Das Abenteuer unseres Urlaubs wartet einen Tag später auf der Insel Gozo auf uns. Wir setzten mit der Fähe von Malta auf die kleine Nachbarinsel über. Heike Merz und Thomas Zurawski betreiben seit 18 Jahren die Tauchbasis „Nautic Team“ in Marsalforn und bieten uns einen Tauch-Schnupperkurs an. Dirk ist schon häufiger getaucht, aber für mich und Judith ist es das erste mal und ich bin gespannt, ob mir das Tauchen so gut gefallen wird wie das Klettern. Ich stelle es mir aufregend vor, die Barriere zwischen mir und dem Wasser zu überwinden, hinab in die Tiefe zu gehen.
Die Vorbereitungen hierfür sind aufwendig. Im Materiallager von Nautic Team zwängen sich Dirk, Judith und ich in verschiedene Anzüge, Masken und Jacken müssen angepasst werden. Auch Benita, mit sieben Jahren noch zu jung zum Tauchen mit Pressluft, bekommt einen Neopren-Anzug und ein Schnorchel-Set, um neben uns her zu treiben. Als alles ausgesucht ist, fahren wir in die Xwejnibay.
Leider ist es heute sehr windig, mit recht hohen Wellen und starke Strömung presst sich das Meer in die Bucht. Wir beschließen, es dennoch zu wagen und bereiten uns auf die erste Unterwasser-Exkursion vor. Mit einem Pick-up sind wir in die Bucht gefahren, auf der Ladefläche stehen die Kisten mit der Ausrüstung. Jetzt gilt es, sich in die vorhin angepassten Anzüge zu zwängen. Zudem binde ich mir einen Bleigürtel um die Hüfte und schnalle noch die Pressluft-Flasche auf die Schulter, ich wiege mindestens zehn Kilogramm mehr als sonst. Ilona, unsere Tauchlehrerin, reicht mir ihre Hand, um mich hoch zu ziehen. Ich kann kaum stehen und frage mich kurz, was ich hier in der Mittagssonne eigentlich tue – eingezwängt, fast bewegungsunfähig und mit Blei beschwert, damit ich auch wirklich untergehe. Langsam stakse ich Dirk, Judith und Ilona hinterher ins Wasser.

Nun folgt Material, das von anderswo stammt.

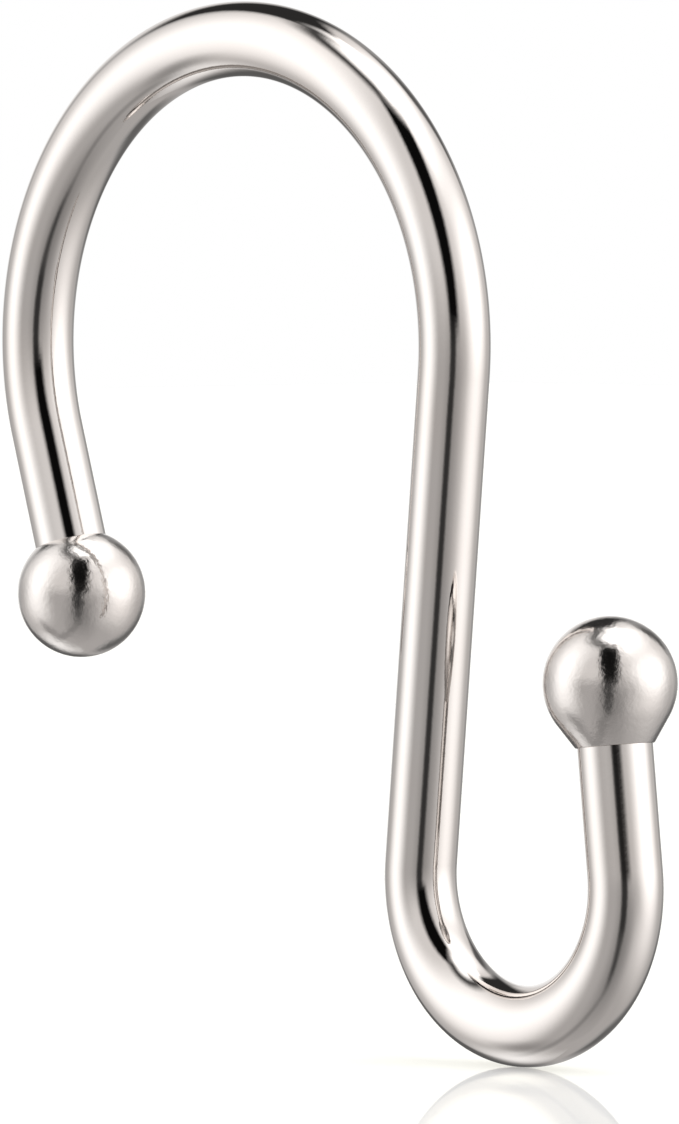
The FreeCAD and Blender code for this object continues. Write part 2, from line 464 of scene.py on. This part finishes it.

Ich bin aufgeregt, als wir unter Wasser atmen sollen und gehe kaum unter, weil meine Lungen voll mit Sauerstoff sind. Ilona packt mir noch mehr Blei in die Weste, und auch deshalb drehe ich mich mich beim Tauchen ständig auf die linke Seite. Es ist anstrengend, und leider stellt sich bei mir kein Zustand der Entspannung ein. Zu sehr bin ich mit der Technik beschäftigt, damit die Jacke mit Luft voll- oder leer zu pumpen, die Balance mit den Gewichten zu wahren und ruhig durch die Schläuche zu atmen. Erst als Ilona mich an die Hand nimmt, tauche ich entspannt mit ihr unter.

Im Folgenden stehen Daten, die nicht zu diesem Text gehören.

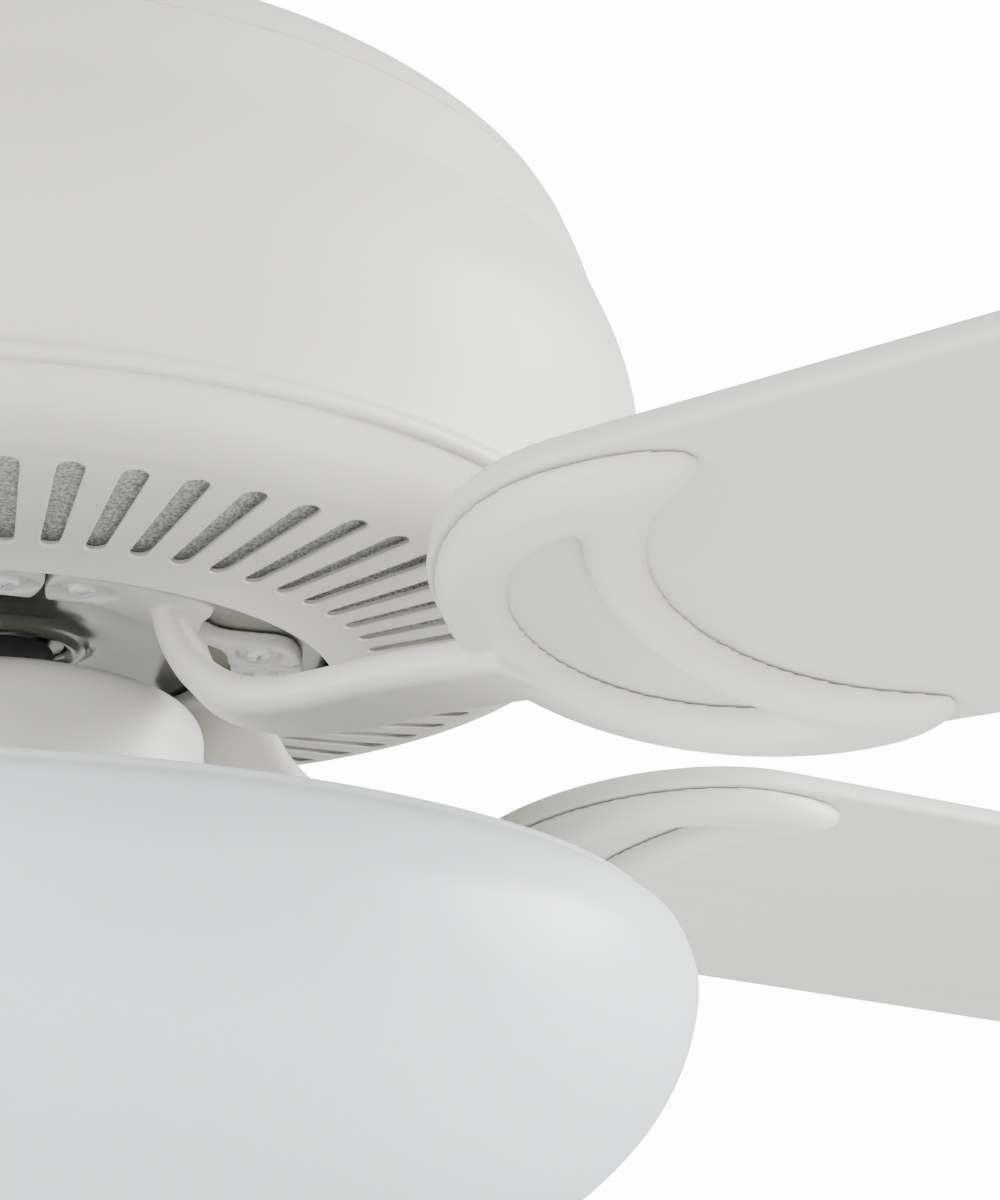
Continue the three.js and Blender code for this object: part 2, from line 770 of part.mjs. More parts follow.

Im aufgewühlten Wasser kann man kann leider kaum etwas sehen, und es gefällt mir nicht, dass ich kein richtiges Körpergefühl entwickeln kann, zu sehr schaukeln mich die Wellen hin und her, das Blei irritiert meine Balance, und es beschäftigt mich, dass ich die Tauchtiefe nur über die Tarierweste regulieren kann, gebe ich über einen Regler Pressluft hinein, tauche ich auf, lasse ich die Luft ab, geht es nach unten. Doch ich kriege es einfach nicht hin, und nach einiger Zeit treibe rücklings zum Strand und schaue den anderen zu. Ich bin mir nicht sicher, ob dies das richtige für mich ist, oder ob ich nur zu ungeduldig bin. Später, als wir drei uns dann an der Kaimauer umziehen, stellen wir fest, dass jeder seine Schwierigkeit gehabt hat, obwohl wir uns einig sind, dass Judith Fischqualitäten besitzt, so leicht ist es ihr gefallen. Sie will auf jeden Fall wieder runter und Dirk sowieso.
Eins hat sich beim Tauchen aber richtig gut angefühlt – etwas Neues ausprobiert zu haben. Genauso wie beim Klettern ging es darum, sich zu überwinden und zu versuchen, sich auf die Situation einzulassen, auch wenn es mir diesmal schwerer gefallen ist.
Abends sitzen Dirk und ich auf dem Balkon des Hotels und schauen über das Häusermeer von St. Julien´s. Unsere Sehnsucht, neues zu Entdecken und auszuprobieren ist lange noch nicht gestillt. Auf eine gewissen Weise hat uns diese Woche einen Vorgeschmack auf die Auszeit gegeben – das Ziel muss sein, einen guten Mix aus Neuem, Bekannten, Anstrengung und Erholung, Gewöhnlichem und Ungewöhnlichem hinbekommen.